Your task » Beneath this task is a listing. State how many of its lines include the string "hinge", giving nothing but the number.

Supplied information »
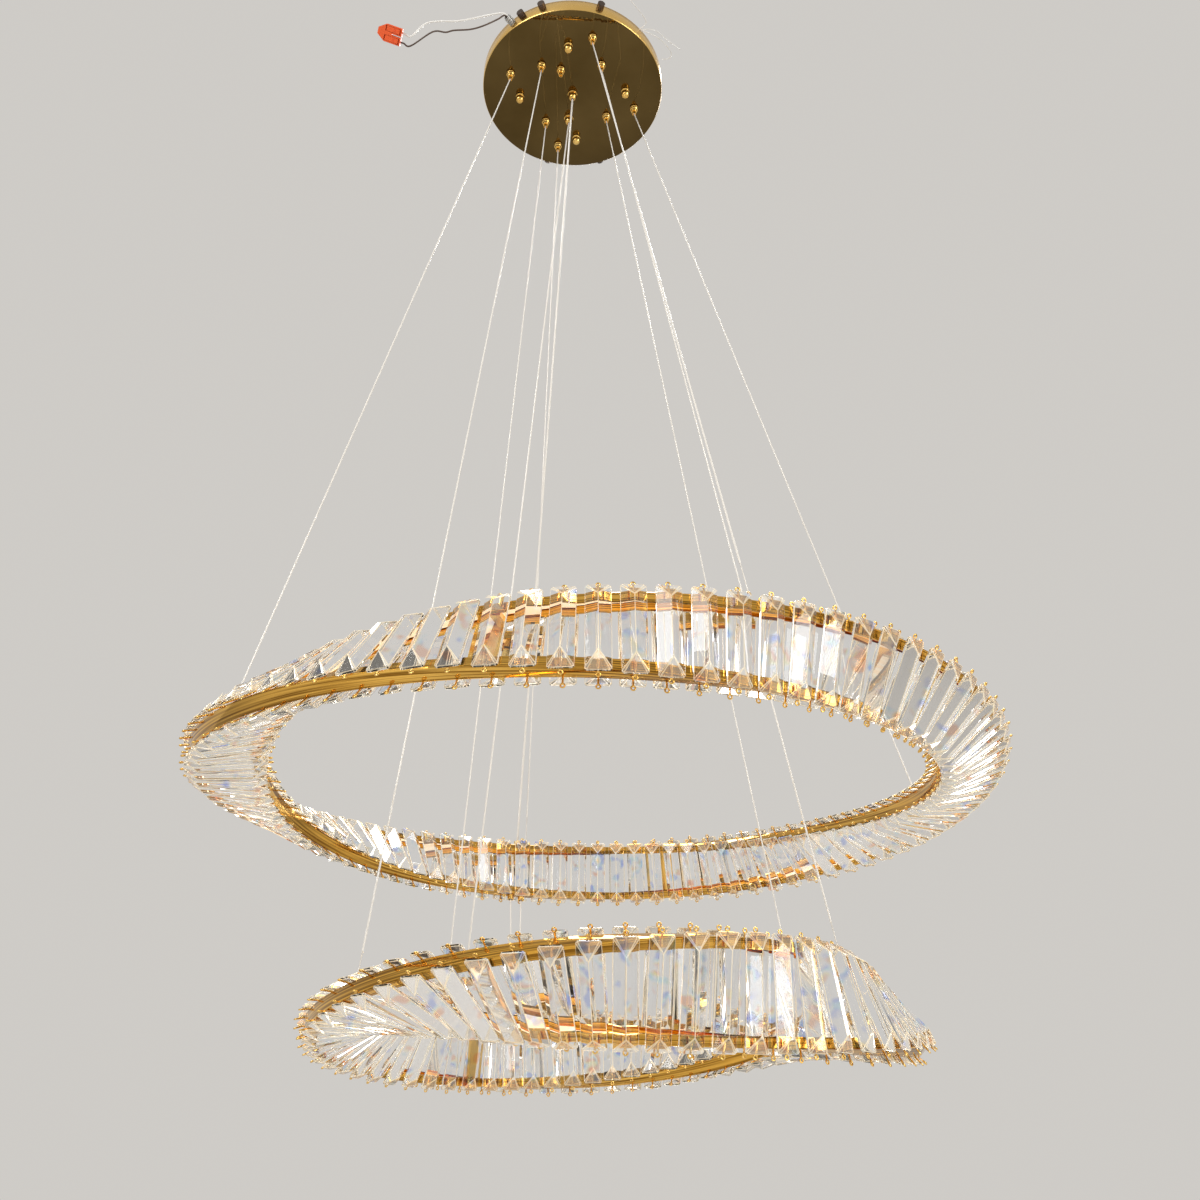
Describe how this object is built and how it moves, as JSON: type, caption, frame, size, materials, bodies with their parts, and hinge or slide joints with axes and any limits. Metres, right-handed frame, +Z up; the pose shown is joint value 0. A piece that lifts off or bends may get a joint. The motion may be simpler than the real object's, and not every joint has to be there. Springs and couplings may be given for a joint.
{
  "type": "two-ring crystal pendant chandelier",
  "caption": "Pendant chandelier with twisted rings of clear crystal bars on gold rails, hung on fine wires from a round polished canopy.",
  "frame": {"origin": "centre of the canopy on the ceiling plane", "axes": "+Z up to the ceiling, +X to the right, +Y to the back as the picture shows it"},
  "size_m": [0.8094, 0.7702, 1.3432],
  "materials": {
    "canopy_gold": "mirror polished gold plate",
    "gold_metal": "polished gold plate",
    "crystal": "clear cut crystal",
    "light_strip": "diffusing",
    "steel": "zinc plated",
    "wire_steel": "fine stranded wire in a clear sleeve",
    "clear_sheath": "clear sheath",
    "dark_metal": "dark bronze",
    "white_plastic": "matt",
    "white_sheath": "satin",
    "brown_sheath": "satin",
    "orange_plastic": "satin"
  },
  "bodies": {
    "canopy": {"ceiling_bracket": "steel", "bracket_studs": "steel", "canopy_pan": "canopy_gold", "side_screws": "dark_metal", "cap_nuts": "gold_metal", "gripper_bodies": "gold_metal", "gripper_locknuts": "gold_metal", "cable_glands": "gold_metal", "gland_locknuts": "gold_metal", "led_driver_upper": "white_plastic", "led_driver_lower": "white_plastic", "terminal_block": "white_plastic", "strain_relief": "steel", "clamp_knob": "dark_metal", "lead_white": "white_sheath", "lead_brown": "brown_sheath", "wire_connector": "orange_plastic", "wire_tail_1": "white_sheath", "wire_tail_2": "white_sheath", "wire_tail_3": "white_sheath", "upper_wires": "wire_steel", "lower_wires": "wire_steel", "upper_cable": "clear_sheath", "lower_cable": "clear_sheath"},
    "upper_ring": {"ring_link_leads": "clear_sheath", "upper_rail_a": "gold_metal", "upper_rail_b": "gold_metal", "upper_strip_a": "light_strip", "upper_strip_b": "light_strip", "upper_spreaders": "gold_metal", "upper_crystals_front": "crystal", "upper_crystals_back": "crystal", "upper_eyelets_front": "gold_metal", "upper_eyelets_back": "gold_metal", "upper_wire_posts": "gold_metal", "upper_cable_glands": "gold_metal"},
    "lower_ring": {"lower_rail_a": "gold_metal", "lower_rail_b": "gold_metal", "lower_strip_a": "light_strip", "lower_strip_b": "light_strip", "lower_spreaders": "gold_metal", "lower_crystals_front": "crystal", "lower_crystals_back": "crystal", "lower_eyelets_front": "gold_metal", "lower_eyelets_back": "gold_metal", "lower_wire_posts": "gold_metal", "lower_cable_glands": "gold_metal"},
    "gripper_nozzle_1_body": {"gripper_nozzle_1": "gold_metal"},
    "gripper_nozzle_2_body": {"gripper_nozzle_2": "gold_metal"},
    "gripper_nozzle_3_body": {"gripper_nozzle_3": "gold_metal"},
    "gripper_nozzle_4_body": {"gripper_nozzle_4": "gold_metal"},
    "gripper_nozzle_5_body": {"gripper_nozzle_5": "gold_metal"},
    "gripper_nozzle_6_body": {"gripper_nozzle_6": "gold_metal"},
    "gripper_nozzle_7_body": {"gripper_nozzle_7": "gold_metal"},
    "gripper_nozzle_8_body": {"gripper_nozzle_8": "gold_metal"},
    "gripper_nozzle_9_body": {"gripper_nozzle_9": "gold_metal"},
    "connector_lever_1_body": {"connector_lever_1": "orange_plastic"},
    "connector_lever_2_body": {"connector_lever_2": "orange_plastic"}
  },
  "joints": [
    {"name": "upper_ring_height", "type": "slide", "parent": "canopy", "child": "upper_ring", "axis": [0, 0, 1], "range_m": [0, 0.5], "deforming": ["upper_wires", "upper_cable"]},
    {"name": "lower_ring_height", "type": "slide", "parent": "canopy", "child": "lower_ring", "axis": [0, 0, 1], "range_m": [0, 0.5], "deforming": ["lower_wires", "lower_cable"]},
    {"name": "gripper_release_1", "type": "slide", "parent": "canopy", "child": "gripper_nozzle_1_body", "axis": [0, 0, 1], "range_m": [0, 0.002], "stiffness_N_per_m": 400, "springref_m": -0.002},
    {"name": "gripper_release_2", "type": "slide", "parent": "canopy", "child": "gripper_nozzle_2_body", "axis": [0, 0, 1], "range_m": [0, 0.002], "stiffness_N_per_m": 400, "springref_m": -0.002},
    {"name": "gripper_release_3", "type": "slide", "parent": "canopy", "child": "gripper_nozzle_3_body", "axis": [0, 0, 1], "range_m": [0, 0.002], "stiffness_N_per_m": 400, "springref_m": -0.002},
    {"name": "gripper_release_4", "type": "slide", "parent": "canopy", "child": "gripper_nozzle_4_body", "axis": [0, 0, 1], "range_m": [0, 0.002], "stiffness_N_per_m": 400, "springref_m": -0.002},
    {"name": "gripper_release_5", "type": "slide", "parent": "canopy", "child": "gripper_nozzle_5_body", "axis": [0, 0, 1], "range_m": [0, 0.002], "stiffness_N_per_m": 400, "springref_m": -0.002},
    {"name": "gripper_release_6", "type": "slide", "parent": "canopy", "child": "gripper_nozzle_6_body", "axis": [0, 0, 1], "range_m": [0, 0.002], "stiffness_N_per_m": 400, "springref_m": -0.002},
    {"name": "gripper_release_7", "type": "slide", "parent": "canopy", "child": "gripper_nozzle_7_body", "axis": [0, 0, 1], "range_m": [0, 0.002], "stiffness_N_per_m": 400, "springref_m": -0.002},
    {"name": "gripper_release_8", "type": "slide", "parent": "canopy", "child": "gripper_nozzle_8_body", "axis": [0, 0, 1], "range_m": [0, 0.002], "stiffness_N_per_m": 400, "springref_m": -0.002},
    {"name": "gripper_release_9", "type": "slide", "parent": "canopy", "child": "gripper_nozzle_9_body", "axis": [0, 0, 1], "range_m": [0, 0.002], "stiffness_N_per_m": 400, "springref_m": -0.002},
    {"name": "connector_lever_1_swing", "type": "hinge", "parent": "canopy", "child": "connector_lever_1_body", "pos_m": [-0.2492, -0.11295, -0.03351], "axis": [-0.309, 0.7791, -0.5455], "range_deg": [0, 90]},
    {"name": "connector_lever_2_swing", "type": "hinge", "parent": "canopy", "child": "connector_lever_2_body", "pos_m": [-0.25284, -0.10376, -0.03995], "axis": [-0.309, 0.7791, -0.5455], "range_deg": [0, 90]}
  ],
  "couplings": [
    {"joint": "lower_ring_height", "follows": "upper_ring_height", "ratio": 1}
  ]
}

Solution for this problem » 3